Work to be completed ->
Quote exactly, and only, the lines of the material below from the line with "# Every feature" through the line with "obj.matrix_parent_inverse = Matrix.Identity(4)".

Raw data ->

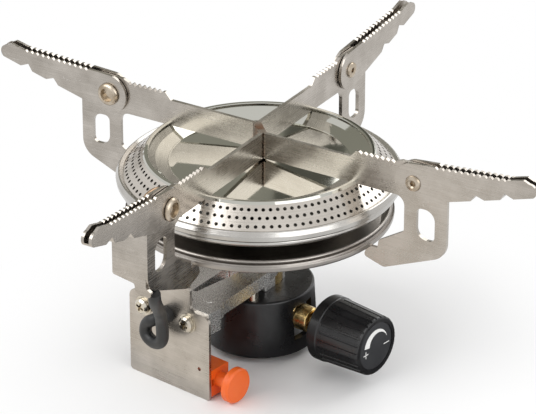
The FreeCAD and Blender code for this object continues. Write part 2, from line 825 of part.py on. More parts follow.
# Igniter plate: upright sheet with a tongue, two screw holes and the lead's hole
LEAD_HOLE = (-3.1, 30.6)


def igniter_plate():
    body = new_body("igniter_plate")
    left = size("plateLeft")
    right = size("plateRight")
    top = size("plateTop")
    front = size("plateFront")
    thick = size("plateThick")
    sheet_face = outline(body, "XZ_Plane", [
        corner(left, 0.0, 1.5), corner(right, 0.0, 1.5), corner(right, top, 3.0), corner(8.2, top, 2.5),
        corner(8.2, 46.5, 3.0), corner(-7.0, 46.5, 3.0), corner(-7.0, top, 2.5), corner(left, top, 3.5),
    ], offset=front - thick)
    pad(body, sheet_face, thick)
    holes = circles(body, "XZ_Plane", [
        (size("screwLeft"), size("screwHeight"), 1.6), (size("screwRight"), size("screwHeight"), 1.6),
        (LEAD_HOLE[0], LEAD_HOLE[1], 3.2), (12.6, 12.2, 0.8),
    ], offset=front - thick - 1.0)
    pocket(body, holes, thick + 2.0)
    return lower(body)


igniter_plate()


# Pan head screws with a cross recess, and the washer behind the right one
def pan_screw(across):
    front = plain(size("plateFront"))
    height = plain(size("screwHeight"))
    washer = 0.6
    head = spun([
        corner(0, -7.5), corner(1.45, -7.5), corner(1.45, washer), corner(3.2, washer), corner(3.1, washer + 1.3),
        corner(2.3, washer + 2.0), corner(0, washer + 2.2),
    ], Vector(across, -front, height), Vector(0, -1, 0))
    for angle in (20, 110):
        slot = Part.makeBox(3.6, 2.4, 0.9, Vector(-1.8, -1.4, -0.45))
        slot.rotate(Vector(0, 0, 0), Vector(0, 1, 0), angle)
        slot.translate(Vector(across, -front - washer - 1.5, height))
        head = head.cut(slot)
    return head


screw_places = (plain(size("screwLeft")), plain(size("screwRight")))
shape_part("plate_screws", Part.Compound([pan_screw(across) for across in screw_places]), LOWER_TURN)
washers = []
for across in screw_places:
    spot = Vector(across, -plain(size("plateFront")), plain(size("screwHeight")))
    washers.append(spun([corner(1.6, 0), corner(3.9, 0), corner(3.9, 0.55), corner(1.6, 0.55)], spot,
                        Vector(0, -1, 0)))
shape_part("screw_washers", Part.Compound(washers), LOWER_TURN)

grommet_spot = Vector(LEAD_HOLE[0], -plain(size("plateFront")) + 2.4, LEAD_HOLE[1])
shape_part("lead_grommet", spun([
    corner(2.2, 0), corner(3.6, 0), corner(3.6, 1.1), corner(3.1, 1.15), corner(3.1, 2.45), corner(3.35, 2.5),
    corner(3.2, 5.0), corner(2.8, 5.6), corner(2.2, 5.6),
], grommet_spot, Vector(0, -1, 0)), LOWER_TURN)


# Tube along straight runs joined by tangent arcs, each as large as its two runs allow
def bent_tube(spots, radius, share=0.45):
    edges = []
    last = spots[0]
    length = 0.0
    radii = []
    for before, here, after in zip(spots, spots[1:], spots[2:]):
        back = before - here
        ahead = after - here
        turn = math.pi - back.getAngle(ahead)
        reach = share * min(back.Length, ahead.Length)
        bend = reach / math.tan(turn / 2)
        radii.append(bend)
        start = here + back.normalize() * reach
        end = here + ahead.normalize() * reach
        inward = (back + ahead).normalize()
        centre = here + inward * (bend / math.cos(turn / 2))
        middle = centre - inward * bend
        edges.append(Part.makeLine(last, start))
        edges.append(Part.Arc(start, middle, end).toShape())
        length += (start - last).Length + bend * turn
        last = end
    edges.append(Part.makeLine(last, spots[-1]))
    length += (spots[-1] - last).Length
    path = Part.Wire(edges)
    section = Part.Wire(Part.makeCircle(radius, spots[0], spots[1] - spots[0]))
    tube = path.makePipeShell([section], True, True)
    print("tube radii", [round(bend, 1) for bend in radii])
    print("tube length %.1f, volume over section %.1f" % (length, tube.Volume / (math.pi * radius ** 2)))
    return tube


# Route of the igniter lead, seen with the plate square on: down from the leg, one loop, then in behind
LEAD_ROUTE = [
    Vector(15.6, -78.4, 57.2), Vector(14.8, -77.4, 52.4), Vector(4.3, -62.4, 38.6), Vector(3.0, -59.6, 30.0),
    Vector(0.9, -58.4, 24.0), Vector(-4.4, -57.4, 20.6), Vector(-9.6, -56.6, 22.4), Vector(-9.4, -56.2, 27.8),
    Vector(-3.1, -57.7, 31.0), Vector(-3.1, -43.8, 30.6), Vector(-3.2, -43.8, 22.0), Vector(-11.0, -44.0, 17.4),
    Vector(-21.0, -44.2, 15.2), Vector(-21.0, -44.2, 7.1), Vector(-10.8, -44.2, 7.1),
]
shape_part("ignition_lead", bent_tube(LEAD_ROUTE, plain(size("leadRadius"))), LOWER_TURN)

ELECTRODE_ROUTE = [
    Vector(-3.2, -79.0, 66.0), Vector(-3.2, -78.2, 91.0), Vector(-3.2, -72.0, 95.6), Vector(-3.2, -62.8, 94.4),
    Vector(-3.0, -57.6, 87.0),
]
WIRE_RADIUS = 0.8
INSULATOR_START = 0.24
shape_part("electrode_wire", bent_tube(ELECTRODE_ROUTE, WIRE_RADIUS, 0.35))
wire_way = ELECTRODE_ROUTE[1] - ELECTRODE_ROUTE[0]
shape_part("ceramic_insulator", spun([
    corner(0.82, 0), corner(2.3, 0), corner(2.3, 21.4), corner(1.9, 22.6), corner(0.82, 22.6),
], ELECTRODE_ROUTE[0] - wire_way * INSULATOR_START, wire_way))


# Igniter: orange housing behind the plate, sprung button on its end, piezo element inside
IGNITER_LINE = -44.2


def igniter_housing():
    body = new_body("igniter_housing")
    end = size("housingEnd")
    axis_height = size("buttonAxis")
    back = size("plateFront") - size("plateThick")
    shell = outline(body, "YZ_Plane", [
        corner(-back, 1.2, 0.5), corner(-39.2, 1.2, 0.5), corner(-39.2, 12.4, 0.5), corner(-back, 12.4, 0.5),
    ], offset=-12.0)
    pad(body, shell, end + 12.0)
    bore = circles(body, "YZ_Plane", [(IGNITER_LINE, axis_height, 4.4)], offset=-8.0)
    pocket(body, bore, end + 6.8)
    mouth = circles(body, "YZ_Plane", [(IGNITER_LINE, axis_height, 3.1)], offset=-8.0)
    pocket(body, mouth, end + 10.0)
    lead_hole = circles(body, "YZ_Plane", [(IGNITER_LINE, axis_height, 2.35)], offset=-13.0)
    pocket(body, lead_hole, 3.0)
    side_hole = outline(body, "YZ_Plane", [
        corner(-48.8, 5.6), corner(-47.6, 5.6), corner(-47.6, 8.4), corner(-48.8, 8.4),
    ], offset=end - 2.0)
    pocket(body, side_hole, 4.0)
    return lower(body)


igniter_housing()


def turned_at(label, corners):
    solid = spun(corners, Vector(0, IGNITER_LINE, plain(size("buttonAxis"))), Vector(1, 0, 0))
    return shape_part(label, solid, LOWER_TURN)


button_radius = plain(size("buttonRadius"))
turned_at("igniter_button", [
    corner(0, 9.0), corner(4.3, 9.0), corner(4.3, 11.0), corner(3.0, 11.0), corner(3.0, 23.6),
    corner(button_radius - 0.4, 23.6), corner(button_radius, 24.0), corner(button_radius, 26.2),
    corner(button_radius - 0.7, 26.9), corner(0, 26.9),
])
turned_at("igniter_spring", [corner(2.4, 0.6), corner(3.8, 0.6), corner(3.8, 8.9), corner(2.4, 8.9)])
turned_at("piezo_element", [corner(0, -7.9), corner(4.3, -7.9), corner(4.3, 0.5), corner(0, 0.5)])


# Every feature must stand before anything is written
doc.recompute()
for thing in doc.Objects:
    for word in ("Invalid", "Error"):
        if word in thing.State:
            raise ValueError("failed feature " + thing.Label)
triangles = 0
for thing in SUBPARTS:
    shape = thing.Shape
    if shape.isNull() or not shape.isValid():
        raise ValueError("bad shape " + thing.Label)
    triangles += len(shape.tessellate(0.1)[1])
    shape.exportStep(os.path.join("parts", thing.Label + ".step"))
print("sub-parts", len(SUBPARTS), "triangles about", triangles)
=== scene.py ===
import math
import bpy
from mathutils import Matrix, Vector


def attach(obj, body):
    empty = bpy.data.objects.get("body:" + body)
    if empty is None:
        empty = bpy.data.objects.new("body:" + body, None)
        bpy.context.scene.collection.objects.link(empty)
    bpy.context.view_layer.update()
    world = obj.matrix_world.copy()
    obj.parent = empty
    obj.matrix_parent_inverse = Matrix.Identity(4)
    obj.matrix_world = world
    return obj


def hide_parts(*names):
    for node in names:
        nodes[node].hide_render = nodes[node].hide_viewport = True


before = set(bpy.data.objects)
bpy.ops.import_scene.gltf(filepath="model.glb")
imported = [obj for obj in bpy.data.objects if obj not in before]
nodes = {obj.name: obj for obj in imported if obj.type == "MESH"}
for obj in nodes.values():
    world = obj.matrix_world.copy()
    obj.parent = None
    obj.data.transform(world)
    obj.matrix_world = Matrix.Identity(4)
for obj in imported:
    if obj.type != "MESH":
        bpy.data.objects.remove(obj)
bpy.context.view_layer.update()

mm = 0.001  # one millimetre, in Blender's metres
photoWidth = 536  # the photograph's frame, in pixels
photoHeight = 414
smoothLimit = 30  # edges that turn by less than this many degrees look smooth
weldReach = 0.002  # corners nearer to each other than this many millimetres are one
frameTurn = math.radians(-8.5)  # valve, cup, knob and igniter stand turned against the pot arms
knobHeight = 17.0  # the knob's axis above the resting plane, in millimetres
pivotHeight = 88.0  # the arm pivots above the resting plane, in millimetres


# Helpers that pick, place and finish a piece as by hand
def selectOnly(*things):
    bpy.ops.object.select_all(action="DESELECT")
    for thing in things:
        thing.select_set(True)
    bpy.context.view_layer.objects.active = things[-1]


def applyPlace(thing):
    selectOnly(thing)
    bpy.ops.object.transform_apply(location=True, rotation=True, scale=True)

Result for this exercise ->
# Every feature must stand before anything is written
doc.recompute()
for thing in doc.Objects:
    for word in ("Invalid", "Error"):
        if word in thing.State:
            raise ValueError("failed feature " + thing.Label)
triangles = 0
for thing in SUBPARTS:
    shape = thing.Shape
    if shape.isNull() or not shape.isValid():
        raise ValueError("bad shape " + thing.Label)
    triangles += len(shape.tessellate(0.1)[1])
    shape.exportStep(os.path.join("parts", thing.Label + ".step"))
print("sub-parts", len(SUBPARTS), "triangles about", triangles)
=== scene.py ===
import math
import bpy
from mathutils import Matrix, Vector


def attach(obj, body):
    empty = bpy.data.objects.get("body:" + body)
    if empty is None:
        empty = bpy.data.objects.new("body:" + body, None)
        bpy.context.scene.collection.objects.link(empty)
    bpy.context.view_layer.update()
    world = obj.matrix_world.copy()
    obj.parent = empty
    obj.matrix_parent_inverse = Matrix.Identity(4)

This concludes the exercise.